During your time as governor, you saw a lot of immigrants in the state’s economy. What role do they play?

They are an essential part of our economy now at all levels. Where I live in the Triangle, I go to my grandkids’ swim teams or soccer games, and 95 percent of the kids are from somewhere other than America, and the nice thing about that is nobody knows the difference.

So I think that for the younger generation, everything is going to be OK. I think when my generation kind of, goes away — I don’t mean to the grave, I mean just get out of the way, but we’re the ones who have the stereotypes, and we’re the ones who have perhaps the implicit embedded racism or sexism, all of the -isms that we don’t know we have.

You couldn’t have an economy around technology, medicine, law, any of the professional services without immigrants and non-native English speakers. Agriculture is the driving force in the economy in eastern North Carolina — there would be no way to have an economy there and in any rural parts of western North Carolina without a very blended workforce. That’s critical to getting things done and putting food on the table.

Across America it’s the same way. The real estate industry, the home builders, you couldn’t build a house without hardworking men and women who want a job so they can help their kids have what you and I have. It’s all about the dream. So I think it’s healthy for our economy. I don’t see any examples — show me an example — of a displaced native American, indigenous North Carolinian who’s lost a job because somebody from some other country came here, unless their preparations and qualifications were better.

What do you think that we as Americans are getting wrong the most?

First, I think what we’re getting right the most is the fact that we continue to focus on education and to fund education. I laughed during the recession of 2008 that the only sure thing in my budget or in President [Barack] Obama’s budget was the military and education.

Those are the two givens — you can’t take that away. So there’s this historical, deeply embedded, long-term commitment, and it’ll be a future commitment. There will always be initiatives and work-around education, and that’s a very good thing, because it drives economy and it actually determines the future of our country.

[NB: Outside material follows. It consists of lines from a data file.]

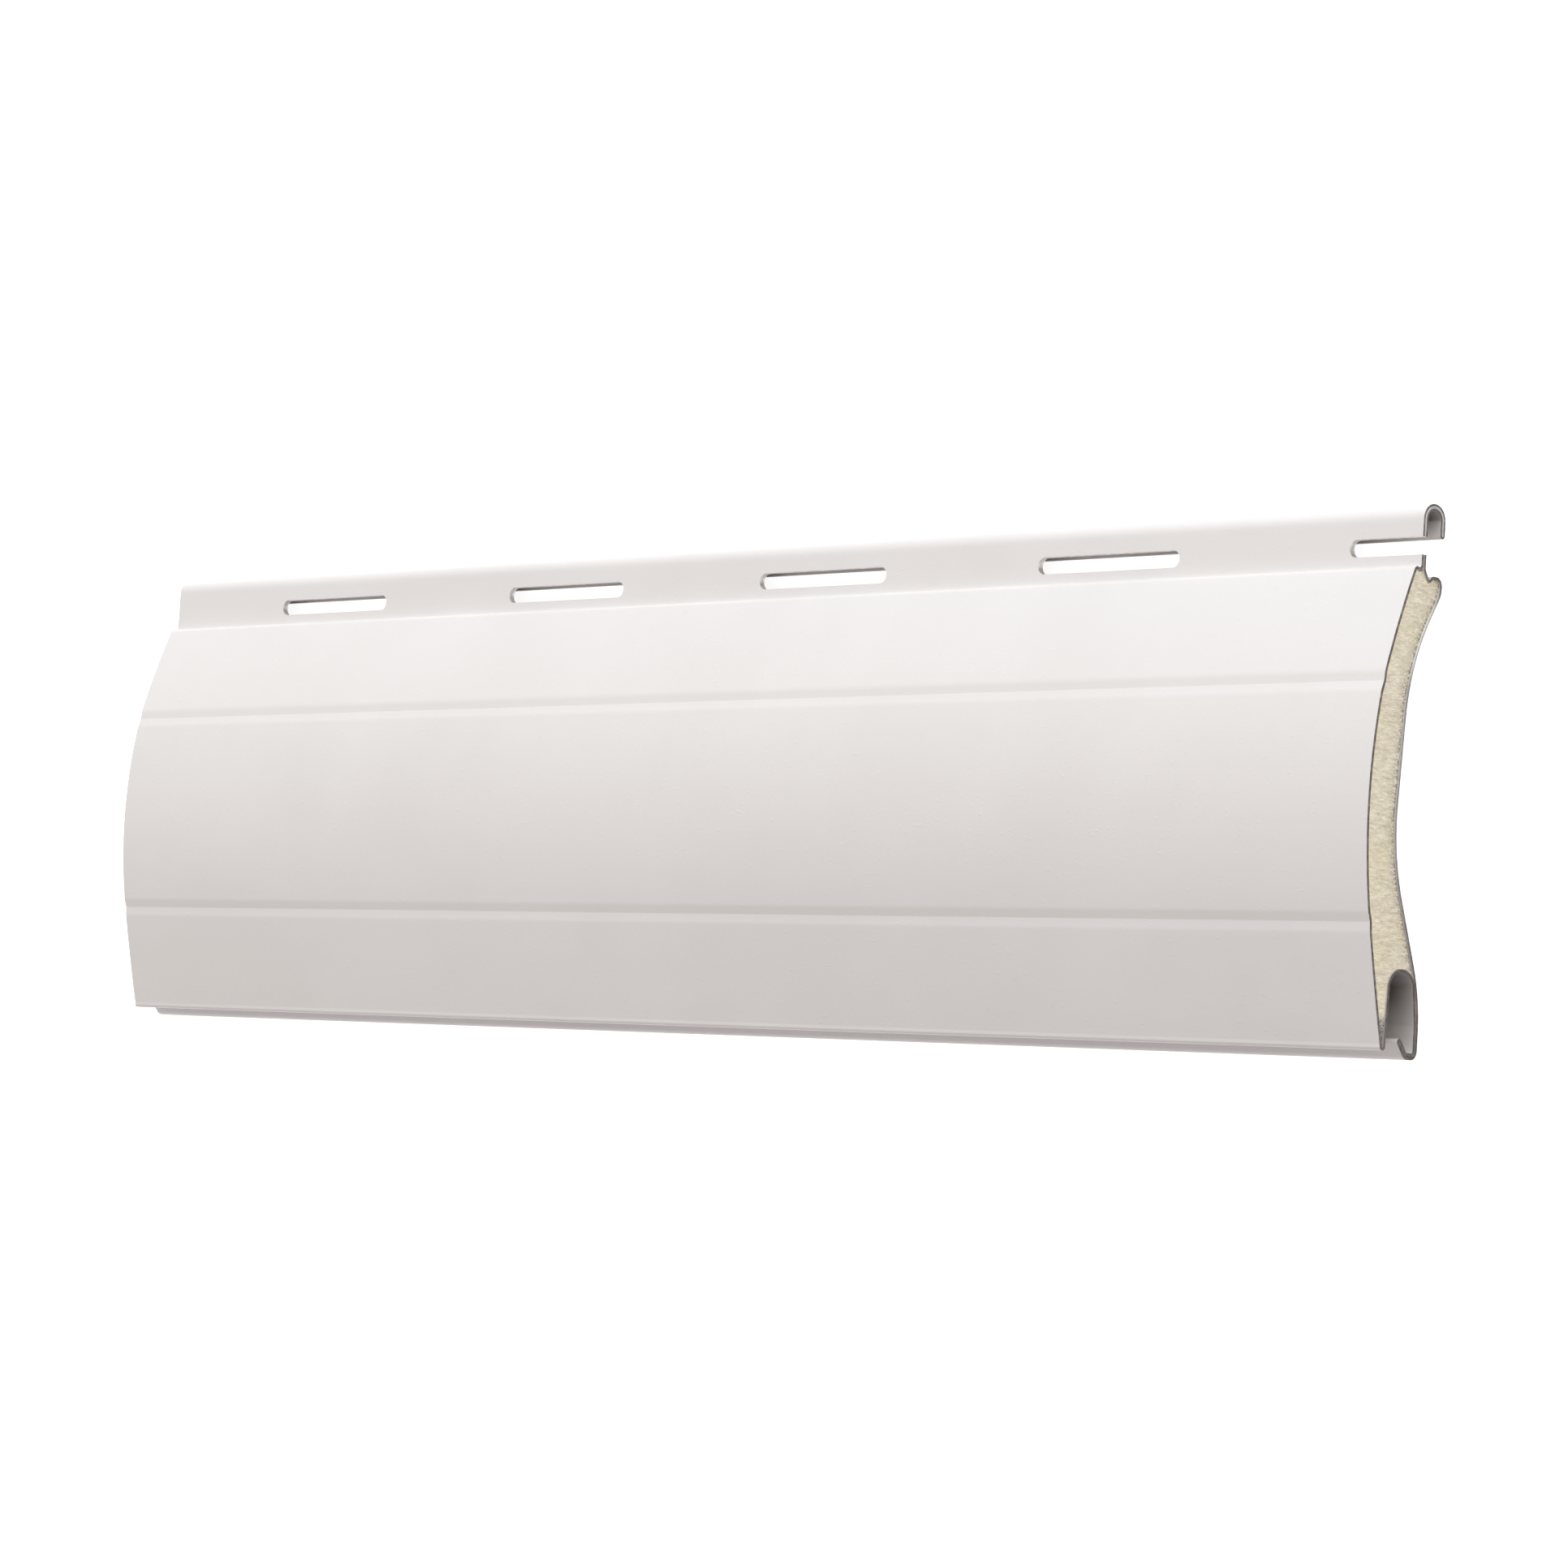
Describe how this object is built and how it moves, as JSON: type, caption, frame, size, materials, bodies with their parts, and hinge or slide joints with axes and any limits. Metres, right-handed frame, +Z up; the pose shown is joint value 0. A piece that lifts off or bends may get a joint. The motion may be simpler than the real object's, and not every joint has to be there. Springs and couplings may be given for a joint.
{
  "type": "roller shutter slat",
  "caption": "Curved roller shutter slat: painted roll-formed skin with hook, slotted neck, two bead grooves and rear channel, filled with rigid foam.",
  "frame": {"origin": "in the plane the slat lies on, under the middle of its length and width", "axes": "+X along the slat towards the end with the opened slot, +Y across it from the foot to the hook, +Z up out of the painted front"},
  "size_m": [0.1886, 0.0516, 0.009],
  "materials": {
    "painted_skin": "satin off-white stove enamel with a fine orange-peel texture; bare metal shows at the sawn ends and in the punched slots",
    "foam": "beige rigid polyurethane foam, sawn flush at both ends, fine grain"
  },
  "bodies": {
    "root": {"aluminium_skin": "painted_skin", "foam_core": "foam"}
  },
  "joints": []
}
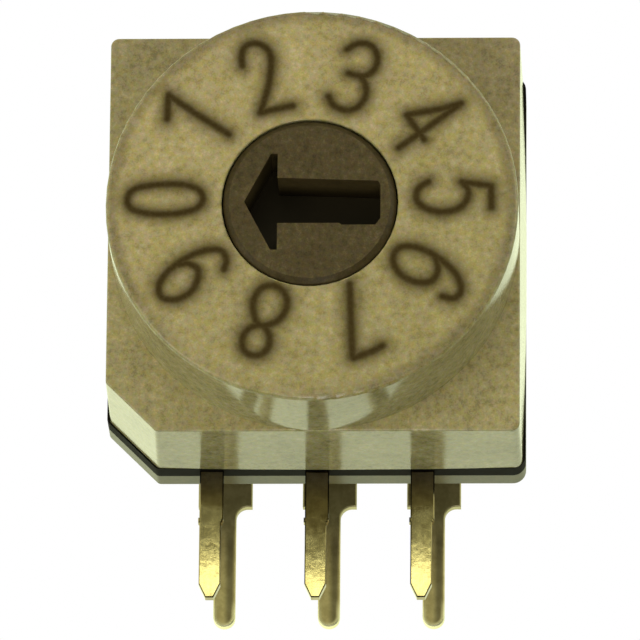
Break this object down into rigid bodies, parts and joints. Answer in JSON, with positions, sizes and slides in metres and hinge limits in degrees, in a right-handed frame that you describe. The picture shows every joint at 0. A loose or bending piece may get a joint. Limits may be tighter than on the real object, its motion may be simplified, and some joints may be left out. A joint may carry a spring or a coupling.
{
  "type": "rotary dip switch",
  "caption": "Small square board-mounted rotary code switch with a round numbered dial, an arrow-slot rotor that clicks from number to number, and downward terminals.",
  "frame": {"origin": "middle of the six-terminal pattern, on the top of the circuit board", "axes": "+X along the terminal rows, to the right as the dial is read; +Y from the dial into the switch; +Z away from the board"},
  "size_m": [0.0102, 0.0081, 0.0133],
  "materials": {
    "housing_plastic": "fine matt dial and front with a speckled grain, polished side walls",
    "rotor_plastic": "matt, speckled",
    "seal_rubber": "smooth",
    "spring_steel": "rolled",
    "contact_metal": "plated",
    "seam_compound": "cured sealing compound",
    "base_plastic": "matt",
    "terminal_metal": "bright plated, with stamped edges"
  },
  "bodies": {
    "switch_body": {"housing": "housing_plastic", "click_spring": "spring_steel", "sealing_band": "seam_compound", "base": "base_plastic", "front_terminal_left": "terminal_metal", "front_terminal_middle": "terminal_metal", "front_terminal_right": "terminal_metal", "rear_terminal_left": "terminal_metal", "rear_terminal_middle": "terminal_metal", "rear_terminal_right": "terminal_metal"},
    "turning_rotor": {"rotor": "rotor_plastic", "rotor_seal_ring": "seal_rubber", "code_disc": "contact_metal"}
  },
  "joints": [
    {"name": "rotor_turn", "type": "hinge", "parent": "switch_body", "child": "turning_rotor", "pos_m": [-0.00002, -0.00435, 0.00506], "axis": [0, 1, 0], "continuous": true, "deforming": ["click_spring"]}
  ]
}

In a global economy, the world looks very different, and I think that’s what we’re getting wrong. I can’t speak for all the states — I would think that Colorado is much more aggressive and liberal and perhaps has addressed it more directly in their state — but in all 50 states, we’ve got to admit that when you look at the international scores on PISA, and you see the countries that are so far ahead of us, that’s a problem to me.

I still think of America as always forever being the supreme economy and the supreme country that leads the world, and the country that becomes the world’s keeper in times of stress and in times of challenges. I like that kind of image. I worry that someday we’re going to wake up and it’s going to be too late. That we will have to say, “Why weren’t our eyes open? And why didn’t we work harder to secure our place as the leader of the global economy?”

Is there anything you’ve wanted to get off your chest?

I’m troubled, now that I’m 70 years old, and I look back at the sexism and the racism. It’s hard for me to believe that things have not gotten better, that it’s still wrong.

I’ve never worked enough on the women’s issues, but I have become more outspoken. Part of a chapter of the book that I’m having written is about how hard it was for me and how hard it is for other women to be in elected office. Look at Hillary and the subliminal judgments people made — and the fact that it’s hard for people today to see a woman in a place of powerful leadership. It’s not so hard in Congress, but when it becomes the No. 1 seat in a state, or in a country, there’s a question, “Can she do the job of a man?”

I think the physical differences in a man and a woman are striking. For years, my team would bring in an apple crate for me to stand on so I could at least be at [the men’s] eye level. But you don’t always have an apple crate with you, so I think those kind of subliminal cues in the differences in our voice, in the differences of our dress, and the things that are expected of us do a disservice to women of all ages.